Our defense still has tackling issues, but our schemes seemed better against Stanford, and our banged-up secondary did a decent job under the circumstances - many of the Stanford pass plays were good coverage beaten by better throws. Our D-line did not perform so well, and has performed below pre-season expectations - but Stanford's O-line has been great for the last 2 years; we won't see another O-line (and particularly, an O-line directed by that level of QB) like that for the rest of the season.
Our special teams were pretty woeful. Not having a FG kicker is a problem. Punt returning is an issue. Punting and kick returning are decent. But, I think our offense can overcome the special teams deficiencies. (Side note: I think the vitriol at Taylor Embree yesterday (and in general) should be tempered - if you don't want him back there, your issue is with CRN not Embree. He gets mocked by some here for regularly calling for fair catches (regardless of whether that is often a good idea when the punt coverage is closing in), and got slammed yesterday for trying to make a risky play for his team and failing to execute. He didn't commit a bonehead penalty, and he always seems to be trying out there, and willing to put his body on the line in the receiving game. He erred on the side of aggression, and didn't execute a play. Again, unless you think he is blackmailing CRN with some photogenic animal pictures, it is not Embree who is to blame for Embree being our punt returner.)
We are by no means a complete team. But the Pac-12 is not a scary conference. I am actually confident we will get to 6 wins; and am not giving up hope we can meet the frontpagers' baseline expectations with 8 wins includin @ $c. 8 wins might well get us to the Pac-12 title game.
One more thing on the frontpager expectations and tone: they have high expectations and are critical when the team - and particularly the coaching staff - fails to meet them. There is not a negative agenda, but an understandable set of reactions given their high expectations. They have also set out season expectations, which is rational and gives CRN et al the right to be judged on this whole season. I think this is in contrast with some people who have been commenting in game threads and elsewhere, who turn every positive play into a negative (e.g. great play by Fauria = proof that the coaching staff didn't know what they were doing by not throwing to Fauria on the previous play), and who are calling on CRN to be fired midseason. Right now, we should be supporting our guys - coaches and players - rather than trying to tear them down. The frontpagers have their tone right: willing to judge the team and coaching staff based on their expectations, and rooting for the guys to meet those expectations, but not pimping sunshine when the team/staff fall well short of those expectations. A lot of commenters seem to see a silver lining in losses, hoping to put nails in CRN's coffin, and are throwing relentless negativity at our fellow Bruins.

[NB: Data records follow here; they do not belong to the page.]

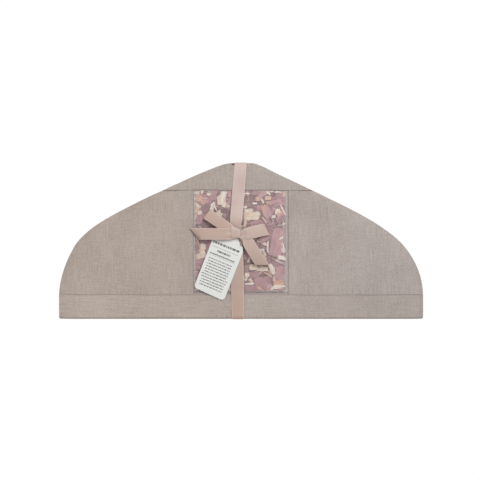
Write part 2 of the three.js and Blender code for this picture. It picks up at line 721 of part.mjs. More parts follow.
// The chips that show: each one's place as shares of the window, its length and width as shares of a usual
// chip's length, and its turn
const topChips = [
  { atShare: [0.085, 0.905], sizeShares: [0.55, 0.5], turn: 60, wood: sapwood },
  { atShare: [0.2, 0.915], sizeShares: [0.75, 0.45], turn: 8, wood: heartwood },
  { atShare: [0.325, 0.9], sizeShares: [1, 0.6], turn: 97, wood: sapwood },
  { atShare: [0.545, 0.905], sizeShares: [0.85, 0.55], turn: 160, wood: heartwood },
  { atShare: [0.712, 0.905], sizeShares: [0.85, 0.45], turn: 4, wood: heartwood },
  { atShare: [0.88, 0.905], sizeShares: [0.95, 0.45], turn: 170, wood: heartwood },
  { atShare: [0.1, 0.775], sizeShares: [0.95, 0.6], turn: 100, wood: heartwood },
  { atShare: [0.24, 0.77], sizeShares: [0.85, 0.35], turn: 70, wood: sapwood },
  { atShare: [0.36, 0.745], sizeShares: [0.8, 0.45], turn: 100, wood: heartwood },
  { atShare: [0.62, 0.765], sizeShares: [1.15, 0.625], turn: 6, wood: sapwood },
  { atShare: [0.8, 0.795], sizeShares: [1.05, 0.65], turn: 128, wood: heartwood },
  { atShare: [0.935, 0.785], sizeShares: [0.9, 0.3], turn: 112, wood: sapwood },
  { atShare: [0.12, 0.6], sizeShares: [1.2, 0.65], turn: 20, wood: heartwood },
  { atShare: [0.36, 0.58], sizeShares: [1, 0.6], turn: 150, wood: heartwood },
  { atShare: [0.65, 0.6], sizeShares: [1.05, 0.55], turn: 24, wood: heartwood },
  { atShare: [0.89, 0.5], sizeShares: [1.8, 0.85], turn: 83, wood: heartwood },
  { atShare: [0.1, 0.415], sizeShares: [0.85, 0.7], turn: 120, wood: sapwood },
  { atShare: [0.32, 0.4], sizeShares: [0.95, 0.6], turn: 80, wood: heartwood },
  { atShare: [0.7, 0.4], sizeShares: [0.95, 0.35], turn: 118, wood: sapwood },
  { atShare: [0.11, 0.2], sizeShares: [1, 0.65], turn: 65, wood: heartwood },
  { atShare: [0.55, 0.26], sizeShares: [0.95, 0.5], turn: 75, wood: sapwood },
  { atShare: [0.86, 0.25], sizeShares: [1.1, 0.6], turn: 95, wood: heartwood },
  { atShare: [0.68, 0.12], sizeShares: [1.2, 0.65], turn: 20, wood: heartwood },
  { atShare: [0.89, 0.07], sizeShares: [0.7, 0.35], turn: 2, wood: sapwood },
];

// Thicker blocks lie below them on the lining, in rows, each turned a steady step further.
const blockRows = 3;
const blockColumns = 4;
const blockSizeShares = [0.85, 0.6]; // of a usual chip's length
const blockReachShare = 0.29; // how far the rows reach from the window's middle
const blockTurnStep = 47;
const blockRoomGap = 1.6; // kept free between a block and the chips over it

function layChips(chips) {
  chips.forEach((chip, i) => {
    const [x, y] = inWindow(...chip.atShare);
    const turn = THREE.MathUtils.degToRad(chip.turn);
    const thickness = chipThickness * around(1, thickSpread);
    const name = `cedar_chip_${String(i + 1).padStart(2, "0")}`;
    const [length, width] = chip.sizeShares.map((share) => share * chipLength);
    const piece = addPiece(name, chipGeometry(length, width, thickness), chip.wood);
    seatUnderSheer(piece, x, y, length, width, thickness, turn);
  });
}

function layBlocks() {
  for (let row = 0; row < blockRows; row++)
    for (let column = 0; column < blockColumns; column++) {
      const i = row * blockColumns + column;
      const spread = (place, count) => 1 / 2 + blockReachShare * ((2 * place) / (count - 1) - 1);
      const [x, y] = inWindow(spread(column, blockColumns), spread(row, blockRows));
      const room = sheerUnder(x, y) - liningTop(x, y) - chipBedGap - chipThickness;
      const thickness = room - blockRoomGap;
      const finish = i % 3 === 1 ? sapwood : heartwood;
      const name = `cedar_block_${String(i + 1).padStart(2, "0")}`;
      const [length, width] = blockSizeShares.map((share) => share * chipLength);
      const piece = addPiece(name, chipGeometry(length, width, thickness), finish);
      piece.rotation.z = THREE.MathUtils.degToRad(i * blockTurnStep);
      piece.position.set(x, y, liningTop(x, y) + seatGap + thickness / 2);
    }
}
layChips(topChips);
layBlocks();

export default cover;
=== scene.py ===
import math
import random

import bpy
import numpy as np
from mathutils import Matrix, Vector
from mathutils.geometry import delaunay_2d_cdt


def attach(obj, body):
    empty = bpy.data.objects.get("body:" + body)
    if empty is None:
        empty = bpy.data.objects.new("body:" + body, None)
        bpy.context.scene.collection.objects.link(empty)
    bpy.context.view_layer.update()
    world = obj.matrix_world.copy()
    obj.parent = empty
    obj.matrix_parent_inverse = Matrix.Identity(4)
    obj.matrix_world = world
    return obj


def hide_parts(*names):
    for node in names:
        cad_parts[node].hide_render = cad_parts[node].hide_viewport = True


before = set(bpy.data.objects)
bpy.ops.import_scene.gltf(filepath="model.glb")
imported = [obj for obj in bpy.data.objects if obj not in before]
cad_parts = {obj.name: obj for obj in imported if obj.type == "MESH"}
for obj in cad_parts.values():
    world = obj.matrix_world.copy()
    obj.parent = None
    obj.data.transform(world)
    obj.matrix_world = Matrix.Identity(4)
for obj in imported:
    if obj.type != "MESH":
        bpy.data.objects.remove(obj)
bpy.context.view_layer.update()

MM = 0.001
COVER_WIDTH, COVER_HEIGHT = 457.0, 194.4
BOTTOM_Y, TOP_Y = -COVER_HEIGHT / 2, COVER_HEIGHT / 2
HEM_SEAM_Y, YOKE_SEAM_Y = -67.8, 63.2
LINEN, CLOTH_LIFT = 0.55, 1.2  # thickness of the linen, and top of the front cloth above its underside
FRONT_INNER, EDGE_INNER, HOOK_INNER = 9.0, 2.8, 6.4  # the front's underside: full, at a sewn edge, at the hook
EDGE_RUN = 22.0  # how far in from its edge the front is full
HOOK_HALF, HOOK_BLEND = 13.5, 19.0  # half the hook opening, and how far beyond it the edge stands up
ROLL = 1.1  # radius of the turned edge
FRONT_TURN, BACK_OUTER = 3.35, 0.15  # height of the front's turn, and of the back's outer face
left, right, low, high = -60.0, 59.0, -65.8, 63.05  # the window's sides
POUCH_RISE = 5.0  # how far the sheer front crowns in its middle
ORGANZA, RIBBON = 0.18, 0.3  # thicknesses
RIBBON_WIDTH = 15.5
RUN_LIFT = 0.625  # middle of a ribbon run above the cloth that it lies on
RUN_BEHIND = -3.9, -0.4  # middle of the ribbon behind the cover, at the bottom and at the top
BEHIND_Z = 0.325  # its height
UP, ACROSS = np.array([0, 0, 1.0]), np.array([1.0, 0, 0])


# Meshes -----------------------------------------------------------------------


def linked(name, data):
    """An object with that data, put in the scene."""
    made = bpy.data.objects.new(name, data)
    bpy.context.scene.collection.objects.link(made)
    return made


def new_mesh(name, points, faces, material, uv=None, tone=None, smooth=True):
    """A mesh object from points in millimetres. uv holds a pair for every point, tone a number."""
    mesh = bpy.data.meshes.new(name)
    mesh.from_pydata((np.asarray(points, float) * MM).tolist(), [], [tuple(int(i) for i in f) for f in faces])
    if uv is not None:
        layer = mesh.uv_layers.new(name="UVMap")
        index = np.empty(len(mesh.loops), np.int32)
        mesh.loops.foreach_get("vertex_index", index)
        layer.data.foreach_set("uv", np.asarray(uv, np.float32)[index].ravel())
    if tone is not None:
        mesh.attributes.new("tone", "FLOAT", "POINT").data.foreach_set("value", np.asarray(tone, np.float32))
    mesh.polygons.foreach_set("use_smooth", [smooth] * len(mesh.polygons))
    mesh.materials.append(material)
    mesh.update()
    return linked(name, mesh)


def grid_normals(grid):
    normal = np.cross(np.gradient(grid, axis=1), np.gradient(grid, axis=0))
    length = np.linalg.norm(normal, axis=2, keepdims=True)
    return np.where(length > 1e-9, normal / np.maximum(length, 1e-9), UP)


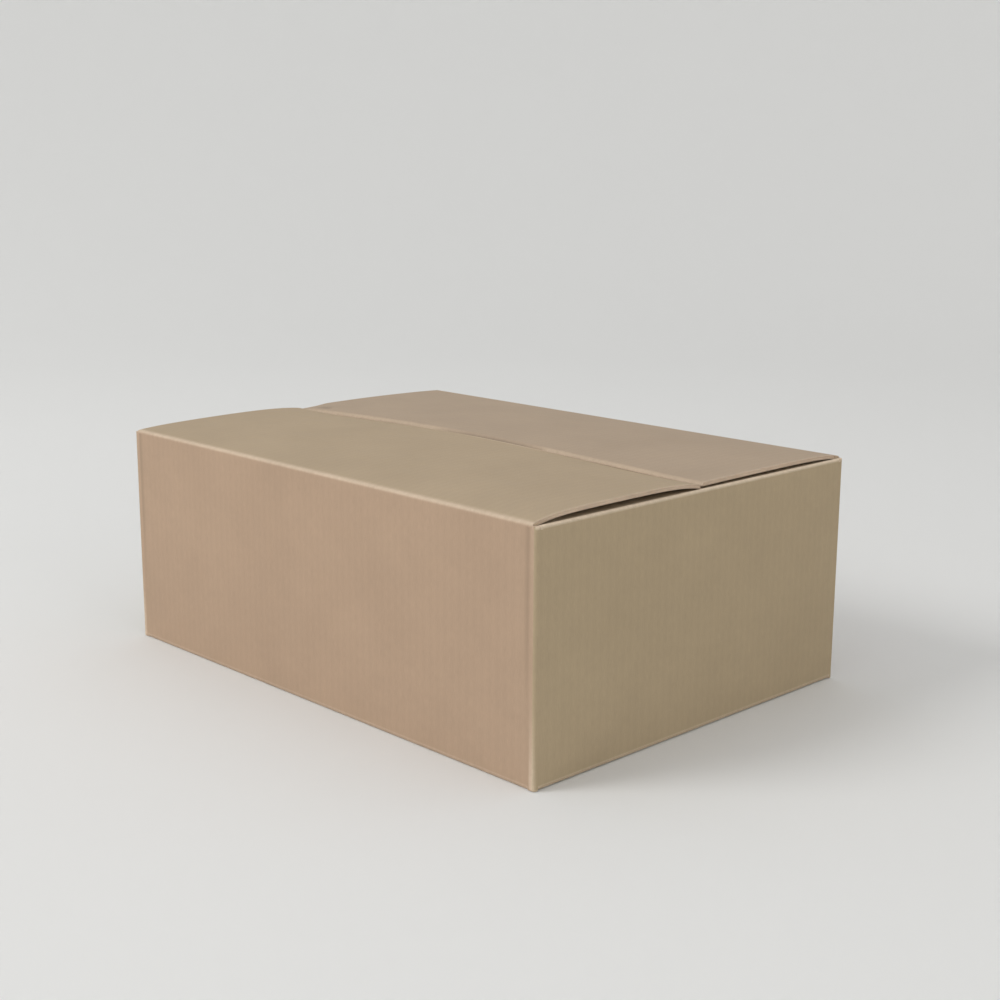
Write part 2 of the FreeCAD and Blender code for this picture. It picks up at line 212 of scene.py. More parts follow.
# Painted light: where flaps lie on each other their paper is made pale, which lightens the shaded
# gap between them: fully up to the first distance from a fold or an end, and less and less up to
# the second. The strength above, and under an outer flap
GAP_LIGHT_REACH = (3 * MM, 32 * MM)
GAP_LIGHT_ABOVE = 0.55
GAP_LIGHT_UNDER = 0.4
# The wear of a folded strip grows from none over this share of its fold's radius
FOLD_START_SHARE = 0.8
# Scuffing along the edges of the other sheets, and of the flutes and the cut flutes
INNER_FLAP_WEAR = 1.0
BOTTOM_FLAP_WEAR = 0.7
WALL_TOP_WEAR = {"sides": 0.5, "tip": 0.7}
JOINT_WEAR = {"edge": 0.8, "ends": 0.5}
TAB_WEAR = {"edge": 0.7, "ends": 0.6}
UNDER_WEAR = {"edges": 0.6, "root": 0.3}
FLUTE_WEAR_REACH = 1.6 * MM
WEB_WEAR = 0.25
WEB_WEAR_WANDER = 0.55
# The seam's back lip is pale, but painted shade darkens it along a stretch near the middle. The
# front lip is nearly plain, but pale there. Millimetres along the seam, the scuffing there, and how
# far in it reaches
LIP_WEAR_AND_SHADE = {
    "front": ((-206, -10, 4, 56, 72, 206), (0.15, 0.15, 0.7, 0.7, 0.15, 0.15)),
    "back": ((-206, -46, -30, -14, 0, 45, 60, 72, 206),
             (0.5, 0.5, 0, -0.8, -1.8, -1.7, -0.5, 0.6, 0.6)),
}
LIP_WEAR_AND_SHADE_REACH = {"front": 4 * MM, "back": 2.4 * MM}
# Scuffing along an outer flap's ends
SIDE_WEAR = 0.45
# The back flap's left end is crushed at the seam: how much, and how far along each edge
DENT = 1.25 * MM
DENT_ALONG_END = (14 * MM, 26 * MM)
DENT_ALONG_SEAM = (3 * MM, 16 * MM)
# Painted shade darkens its paper in the middle of the dent: how far that is from the end and from
# the seam, how far the painted shade reaches along each, and its scuffing
DENT_SHADE_PLACE = (21 * MM, 10 * MM)
DENT_SHADE_REACH = (6 * MM, 4.5 * MM)
DENT_SHADE = -2.8
# Scuffing along an outer flap's crease: how far it is full from the fold's middle, towards the
# wall and towards the flap, and how far it fades beyond each
CREASE_WEAR = 0.72
CREASE_FULL = (0.6 * MM, 1.0 * MM)
CREASE_FADE = (1.4 * MM, 3.4 * MM)
# Below this, the wall's own wear shows in place of the crease's
CREASE_FAINT = 0.05
# Added to a place's depth on the flap, it gives the run over the paper from the fold's middle
FOLD_RUN = FOLD * (math.pi / 4 - 1)

# Kraft paper as lit plainly, linear RGB
FRONT_KRAFT = (0.450, 0.320, 0.224)
TOP_KRAFT = (0.430, 0.335, 0.230)
BACK_TOP_KRAFT = (0.425, 0.330, 0.243)
END_KRAFT = (0.430, 0.336, 0.217)
# The inside paper is paler than the outside, partly as painted light that lightens the shaded gaps
# and hollows inside the carton
INSIDE_KRAFT = (0.540, 0.415, 0.295)
FLUTE_KRAFT = (0.420, 0.310, 0.215)
CUT_KRAFT = (0.560, 0.430, 0.315)
# Pale paper where folds and cuts are scuffed, also used as painted light where flaps overlap
PALE_WEAR_AND_LIGHT_KRAFT = (0.680, 0.540, 0.410)
PALE_WEAR_AND_LIGHT_END = (0.780, 0.640, 0.490)
# Share of its tone that paper loses to painted shade, at scuffing minus one, and the lowest
# scuffing that counts
PAINTED_SHADE_DARKENING = 0.14
PAINTED_SHADE_LOWEST = -3
# How much the short fibres and the grain change the tone, and the heights of their relief and of
# the flute lines'
FIBRE_SHOW = 0.045
GRAIN_SHOW = 0.03
FIBRE_RELIEF = 0.03 * MM
FLUTE_RELIEF = 0.006 * MM
# Nearly all of a noise lies between these two
NOISE_LOW = 0.3
NOISE_HIGH = 0.7

# The stage: its flat floor's radius, the curve up into the backdrop, and the backdrop above it
FLOOR_RADIUS = 1.76
CURVE_RADIUS = 2.6
BACKDROP_HEIGHT = 2.0
STAGE_SIDES = 96
CURVE_POINTS = 14
FLOOR_COLOUR = (0.78, 0.78, 0.77)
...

I think CRN could be a successful coach for us, and am willing to give him until the end of the season to make that case. Right now, I am rooting for CRN to succeed; I think the frontpagers are too. If you are rooting for CRN to fail, and want the team to collapse to hasten his departure and the arrival of some savior coach, I think your perspective is warped - though you are obviously entitled to your opinion, I would urge you to reconsider.